*Dataset extract*:
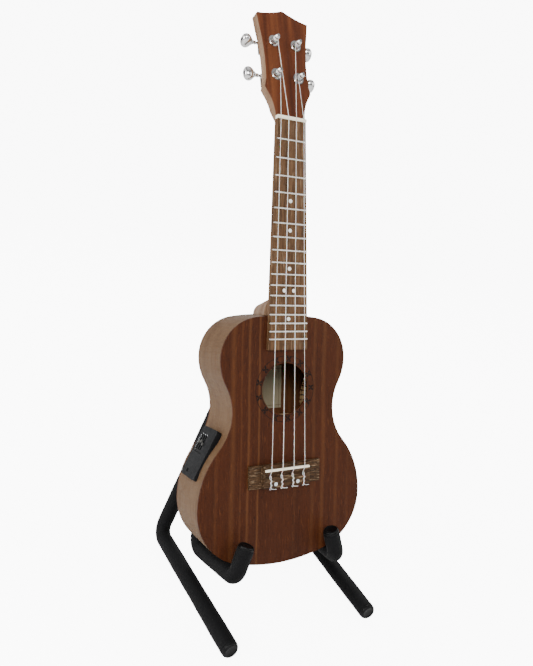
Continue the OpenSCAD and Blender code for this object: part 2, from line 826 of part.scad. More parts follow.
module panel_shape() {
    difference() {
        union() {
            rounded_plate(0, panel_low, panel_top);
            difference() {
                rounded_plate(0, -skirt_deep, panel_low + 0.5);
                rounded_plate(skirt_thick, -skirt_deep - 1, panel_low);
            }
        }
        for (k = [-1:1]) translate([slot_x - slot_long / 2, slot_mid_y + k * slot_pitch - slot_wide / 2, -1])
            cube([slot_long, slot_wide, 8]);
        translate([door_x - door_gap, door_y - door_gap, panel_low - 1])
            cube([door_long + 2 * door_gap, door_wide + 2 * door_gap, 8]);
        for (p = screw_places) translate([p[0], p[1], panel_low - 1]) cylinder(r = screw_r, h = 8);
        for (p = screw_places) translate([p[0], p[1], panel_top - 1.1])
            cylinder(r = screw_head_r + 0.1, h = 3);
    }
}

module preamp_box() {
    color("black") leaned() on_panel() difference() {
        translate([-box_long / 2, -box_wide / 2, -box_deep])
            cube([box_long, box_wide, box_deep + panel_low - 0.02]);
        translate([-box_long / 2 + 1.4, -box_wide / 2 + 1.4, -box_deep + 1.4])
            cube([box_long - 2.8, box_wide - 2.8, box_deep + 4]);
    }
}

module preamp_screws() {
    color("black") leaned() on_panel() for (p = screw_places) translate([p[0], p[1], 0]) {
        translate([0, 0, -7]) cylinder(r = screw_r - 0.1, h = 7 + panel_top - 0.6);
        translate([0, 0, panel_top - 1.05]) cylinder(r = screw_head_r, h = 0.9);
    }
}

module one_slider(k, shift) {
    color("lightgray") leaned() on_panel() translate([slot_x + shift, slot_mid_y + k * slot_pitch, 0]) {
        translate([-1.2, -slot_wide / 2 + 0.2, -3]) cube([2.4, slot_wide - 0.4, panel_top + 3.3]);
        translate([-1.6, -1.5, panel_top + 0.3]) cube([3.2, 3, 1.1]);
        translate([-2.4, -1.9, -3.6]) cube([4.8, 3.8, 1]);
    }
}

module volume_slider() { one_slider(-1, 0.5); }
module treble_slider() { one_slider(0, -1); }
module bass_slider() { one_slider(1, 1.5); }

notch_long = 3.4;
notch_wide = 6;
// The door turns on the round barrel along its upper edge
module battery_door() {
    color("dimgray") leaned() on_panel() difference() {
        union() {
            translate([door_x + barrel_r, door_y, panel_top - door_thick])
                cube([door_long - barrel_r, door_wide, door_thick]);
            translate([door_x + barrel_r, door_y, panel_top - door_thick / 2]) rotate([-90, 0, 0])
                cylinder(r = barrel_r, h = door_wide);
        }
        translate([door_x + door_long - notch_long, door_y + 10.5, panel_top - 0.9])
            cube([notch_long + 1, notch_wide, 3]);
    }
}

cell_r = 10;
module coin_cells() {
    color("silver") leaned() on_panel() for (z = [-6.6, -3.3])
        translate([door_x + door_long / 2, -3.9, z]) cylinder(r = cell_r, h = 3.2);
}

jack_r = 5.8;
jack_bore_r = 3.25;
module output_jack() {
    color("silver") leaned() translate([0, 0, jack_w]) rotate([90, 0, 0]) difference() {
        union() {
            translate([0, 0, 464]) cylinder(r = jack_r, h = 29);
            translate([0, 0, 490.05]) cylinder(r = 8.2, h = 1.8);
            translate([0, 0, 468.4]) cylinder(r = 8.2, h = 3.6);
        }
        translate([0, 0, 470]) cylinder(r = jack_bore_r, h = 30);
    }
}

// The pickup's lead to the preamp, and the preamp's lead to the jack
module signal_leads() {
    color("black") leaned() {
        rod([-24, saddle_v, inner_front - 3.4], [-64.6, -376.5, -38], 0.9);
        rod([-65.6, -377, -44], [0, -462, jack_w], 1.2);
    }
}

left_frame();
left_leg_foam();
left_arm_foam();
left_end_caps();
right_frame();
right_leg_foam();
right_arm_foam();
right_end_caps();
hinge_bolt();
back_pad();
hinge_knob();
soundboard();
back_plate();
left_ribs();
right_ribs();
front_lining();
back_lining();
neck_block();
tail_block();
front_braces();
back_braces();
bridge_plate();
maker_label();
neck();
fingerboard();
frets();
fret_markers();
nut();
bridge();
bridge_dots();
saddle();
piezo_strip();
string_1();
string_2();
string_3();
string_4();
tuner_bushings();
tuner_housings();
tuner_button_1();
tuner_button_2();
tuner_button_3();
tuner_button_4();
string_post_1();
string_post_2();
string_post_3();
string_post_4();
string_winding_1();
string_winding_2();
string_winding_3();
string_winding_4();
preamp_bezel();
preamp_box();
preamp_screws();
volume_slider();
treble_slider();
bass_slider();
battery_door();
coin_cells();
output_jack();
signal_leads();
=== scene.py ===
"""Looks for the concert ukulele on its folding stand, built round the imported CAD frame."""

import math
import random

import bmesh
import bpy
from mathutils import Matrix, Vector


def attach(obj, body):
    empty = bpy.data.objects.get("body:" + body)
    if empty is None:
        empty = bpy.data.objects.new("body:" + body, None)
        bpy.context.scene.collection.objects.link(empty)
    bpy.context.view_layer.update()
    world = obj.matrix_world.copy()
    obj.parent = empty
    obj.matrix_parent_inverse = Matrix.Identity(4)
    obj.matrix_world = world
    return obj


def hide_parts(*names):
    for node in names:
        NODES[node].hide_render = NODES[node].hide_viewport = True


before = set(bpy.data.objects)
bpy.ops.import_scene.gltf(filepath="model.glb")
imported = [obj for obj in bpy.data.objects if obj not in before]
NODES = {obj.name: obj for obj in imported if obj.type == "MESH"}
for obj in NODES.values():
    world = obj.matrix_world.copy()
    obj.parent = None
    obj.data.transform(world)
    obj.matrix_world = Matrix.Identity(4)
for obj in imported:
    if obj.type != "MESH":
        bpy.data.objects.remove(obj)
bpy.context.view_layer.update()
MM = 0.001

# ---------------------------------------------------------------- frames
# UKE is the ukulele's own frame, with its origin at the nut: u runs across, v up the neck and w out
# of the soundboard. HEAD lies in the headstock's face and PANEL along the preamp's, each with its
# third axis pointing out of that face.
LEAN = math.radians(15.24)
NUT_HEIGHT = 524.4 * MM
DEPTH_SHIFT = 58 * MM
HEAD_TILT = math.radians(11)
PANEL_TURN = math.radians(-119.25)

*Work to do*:
Show all lines above holding "before".

*Solved exercise*:
before = set(bpy.data.objects)
imported = [obj for obj in bpy.data.objects if obj not in before]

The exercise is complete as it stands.